Daheim

Hans-Peter R. (63) hat keine Familie. Im Sune-Egge fühlt er sich trotzdem nicht einsam.

«Meine Eltern liessen sich scheiden, als ich vier war. Weil meine Mutter mit mir überfordert war, wuchs ich bei meiner Grossmutter im Glarnerland auf, wo sie ein Restaurant führte. Die Mutter meines Vaters zog mich auf und war der Anker in meinem Leben.

Nach der Oberschule machte ich keine Lehre, sondern begann gleich zu arbeiten. Zunächst sechs Jahre in einer Firma, die Grosshotelküchen produzierte. Das Büro ausgenommen versah ich sonst alle Chargen: von der Produktion über die Lagerbewirtschaftung bis zur Montage. Danach folgten Anstellungen im Holzbau und in der Autobranche. Mein Berufsleben nahm eine dramatische Wendung, als eines Tages eine Eisenstange auf mich herabfiel, einen Fuss zertrümmerte und meinen rechten Arm schwer verletzte.

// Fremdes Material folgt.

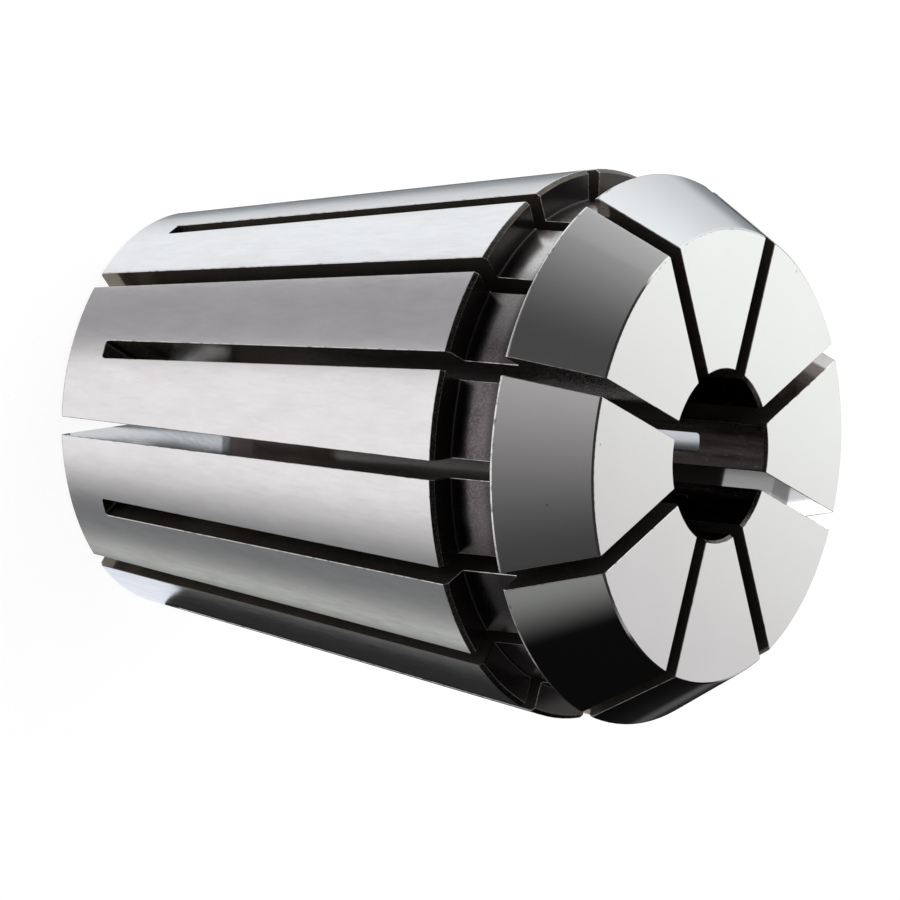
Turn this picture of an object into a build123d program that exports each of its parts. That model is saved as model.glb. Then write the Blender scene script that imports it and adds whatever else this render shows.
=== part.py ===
from build123d import *
from math import radians, sqrt, tan
import os

# Spring collet, turned, slit, hardened and ground from one bar of spring steel.
# It stands on its small rear end: the axis is Z, the rear face lies at z = 0 and
# the front face, which carries the mouth of the bore, looks up.
# Lengths are millimetres and angles are degrees.

# Overall form
overall_length = 40.0
major_diameter = 33.0
bore_diameter = 10.0
taper_half_angle = 8.0
cone_half_angle = 30.0

# Lengths along the axis, counted back from the front face
nose_length = 5.28
groove_width = 3.92
groove_depth = 1.85

# Edge breaks and corner radii
rear_edge_chamfer = 0.2
taper_edge_chamfer = 0.25
cone_edge_chamfer = 0.12
face_edge_chamfer = 0.18
bore_edge_chamfer = 0.2
groove_corner_radius = 0.3

# Slots: half of them open at the front face, the other half at the rear face
slots_per_end = 8
slot_width = 1.1
slot_corner_radius = 0.2
saw_diameter = 160.0
rear_land = 3.0
front_land = 4.8
saw_overrun = 1.0

# Places along the axis
cone_back_z = overall_length - nose_length
taper_front_z = cone_back_z - groove_width

# Radii of the turned outline, before its edges are broken
major_radius = major_diameter / 2
bore_radius = bore_diameter / 2
groove_floor_radius = major_radius - groove_depth
rear_radius = major_radius - taper_front_z * tan(radians(taper_half_angle))
face_radius = major_radius - nose_length * tan(radians(cone_half_angle))

# The saw crosses the whole diameter, so one pass makes two opposite slots.
# Its rim leaves an arc at the closed end of each slot.
saw_radius = saw_diameter / 2
saw_reach = major_radius + saw_overrun
passes_per_end = slots_per_end // 2
pass_angle = 180 / passes_per_end
slot_end_radius = rear_radius + rear_land * tan(radians(taper_half_angle))


def rim_height(radius):
    """Distance from the saw's centre line to its rim, at a radius from the collet's axis."""
    return sqrt(saw_radius**2 - radius**2)


# Centre of the saw at the end of its travel, for the slots open at each end.
# The front slots leave rear_land on the taper and the rear slots leave front_land at the bore.
front_saw_centre = rear_land + rim_height(slot_end_radius)
rear_saw_centre = overall_length - front_land - rim_height(bore_radius)

# Path of the saw for the slots that open at the front face
with BuildPart() as front_saw:
    with BuildSketch(Plane.XZ):
        with BuildLine():
            ThreePointArc(
                (-saw_reach, front_saw_centre - rim_height(saw_reach)),
                (0, front_saw_centre - saw_radius),
                (saw_reach, front_saw_centre - rim_height(saw_reach)),
            )
            Polyline(
                (saw_reach, front_saw_centre - rim_height(saw_reach)),
                (saw_reach, overall_length + saw_overrun),
                (-saw_reach, overall_length + saw_overrun),
                (-saw_reach, front_saw_centre - rim_height(saw_reach)),
            )
        make_face()
    extrude(amount=slot_width / 2, both=True)
    fillet(front_saw.edges().filter_by(GeomType.CIRCLE), radius=slot_corner_radius)

# Path of the saw for the slots that open at the rear face
with BuildPart() as rear_saw:
    with BuildSketch(Plane.XZ):
        with BuildLine():
            ThreePointArc(
                (-saw_reach, rear_saw_centre + rim_height(saw_reach)),
                (0, rear_saw_centre + saw_radius),
                (saw_reach, rear_saw_centre + rim_height(saw_reach)),
            )
            Polyline(
                (saw_reach, rear_saw_centre + rim_height(saw_reach)),
                (saw_reach, -saw_overrun),
                (-saw_reach, -saw_overrun),
                (-saw_reach, rear_saw_centre + rim_height(saw_reach)),
            )
        make_face()
    extrude(amount=slot_width / 2, both=True)
    fillet(rear_saw.edges().filter_by(GeomType.CIRCLE), radius=slot_corner_radius)

with BuildPart() as collet:
    # Turned outline: bore, rear face, long taper, pull-out groove, front cone and face
    with BuildSketch(Plane.XZ) as outline:
        with BuildLine():
            Polyline(
                (bore_radius, 0),
                (rear_radius, 0),
                (major_radius, taper_front_z),
                (groove_floor_radius, taper_front_z),
                (groove_floor_radius, cone_back_z),
                (major_radius, cone_back_z),
                (face_radius, overall_length),
                (bore_radius, overall_length),
                close=True,
            )
        make_face()
        groove_corners = [
            outline.vertices().sort_by_distance((groove_floor_radius, z))[0]
            for z in (taper_front_z, cone_back_z)
        ]
        fillet(groove_corners, radius=groove_corner_radius)
        for corner, size in (
            ((bore_radius, 0), bore_edge_chamfer),
            ((rear_radius, 0), rear_edge_chamfer),
            ((major_radius, taper_front_z), taper_edge_chamfer),
            ((major_radius, cone_back_z), cone_edge_chamfer),
            ((face_radius, overall_length), face_edge_chamfer),
            ((bore_radius, overall_length), bore_edge_chamfer),
        ):
            chamfer(outline.vertices().sort_by_distance(corner)[0], length=size)
    revolve(axis=Axis.Z)

    # Slots, the two sets shifted against each other by half a pass
    with PolarLocations(0, passes_per_end, start_angle=pass_angle / 2, angular_range=180):
        add(front_saw.part, mode=Mode.SUBTRACT)
    with PolarLocations(0, passes_per_end, angular_range=180):
        add(rear_saw.part, mode=Mode.SUBTRACT)

collet.part.label = "collet"

os.makedirs("parts", exist_ok=True)
export_step(collet.part, "parts/collet.step")
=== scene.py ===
import math

import bpy
import numpy as np
from mathutils import Matrix


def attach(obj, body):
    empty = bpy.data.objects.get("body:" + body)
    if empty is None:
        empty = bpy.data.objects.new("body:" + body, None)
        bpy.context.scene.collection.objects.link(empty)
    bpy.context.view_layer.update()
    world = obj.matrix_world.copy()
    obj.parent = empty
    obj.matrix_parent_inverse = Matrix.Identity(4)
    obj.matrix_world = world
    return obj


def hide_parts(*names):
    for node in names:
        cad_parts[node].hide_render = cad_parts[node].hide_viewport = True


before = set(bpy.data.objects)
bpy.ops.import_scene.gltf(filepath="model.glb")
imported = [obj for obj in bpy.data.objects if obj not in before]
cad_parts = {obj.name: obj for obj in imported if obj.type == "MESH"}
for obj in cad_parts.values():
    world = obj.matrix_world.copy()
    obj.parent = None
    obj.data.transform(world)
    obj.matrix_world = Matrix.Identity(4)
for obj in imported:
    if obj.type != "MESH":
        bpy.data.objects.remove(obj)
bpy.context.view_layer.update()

# ---------------------------------------------------------------------------
# Studio: a pale table, the camera, and the light of a small white tent round
# the collet. Nothing here belongs to the part.

# Camera: a long lens before the front face and to one side of it, rolled so that the axis of
# the collet lies across the frame
camera_data = bpy.data.cameras.new("camera")
camera_data.sensor_width = 36.0
camera_data.lens = 277.2
camera_data.clip_start = 0.01
camera_data.clip_end = 20.0
camera = bpy.data.objects.new("camera", camera_data)
bpy.context.scene.collection.objects.link(camera)
camera.matrix_world = Matrix((
    (-0.57519, -0.09345, 0.81266, 0.34118),
    (-0.00768, -0.99279, -0.11960, -0.04910),
    (0.81798, -0.07503, 0.57033, 0.25992),
    (0.0, 0.0, 0.0, 1.0),
))
bpy.context.scene.camera = camera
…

Als dann 1986 meine Grossmutter starb, brach die Katastrophe über mich herein. Ich verlor den einzigen Menschen, dem ich vertraute und bei dem ich Geborgenheit erlebte.

Dass man mich dann unter Vormundschaft stellte, ohne mit mir zu sprechen, warf mich vollends aus der Bahn. Es war eine  Demütigung sondergleichen. Ich konnte mich nicht wehren und wurde in ein Heim im Berner Seeland verfrachtet. Diese Ungerechtigkeit macht mich noch heute fuchsteufelswild. Fortan verfügte ein Vormund über mich. Und er tat dies perfid und rücksichtslos. So erfuhr ich zum Beispiel erst zwei Jahre später und zufällig, dass ich eine IV-Rente hatte.

Doch nun war das Mass voll. Ich büxte aus, ging nach Zürich und fand Arbeit in einem Hotel unweit des Platzspitzes. Ich hatte schon vorher Drogen konsumiert. Seelisch aus dem Gleichgewicht und mit Blick auf den Platzspitz, zog mich nun die flirrende Atmosphäre der offenen Drogenszene magisch an. Hier begegnete ich auch erstmals Pfarrer Sieber. «Was ist denn das für ein sympathischer Clown», dachte ich mir.

In seinem Sozialwerk fand ich schliesslich ein Daheim. Im Sune-Egge kann ich es am besten mit den Kunsttherapeutinnen Jana und Yvonne. Wir haben es oft lustig, führen aber auch tiefgründige Gespräche. Beim Malen gebe ich meiner Kreativität Ausdruck. Auch wenn keine Angehörigen mehr da sind – Angst vor dem einsamen Sterben habe ich nicht, weil ich im Sune-Egge einige liebe Leute gefunden habe. Das reicht mir.»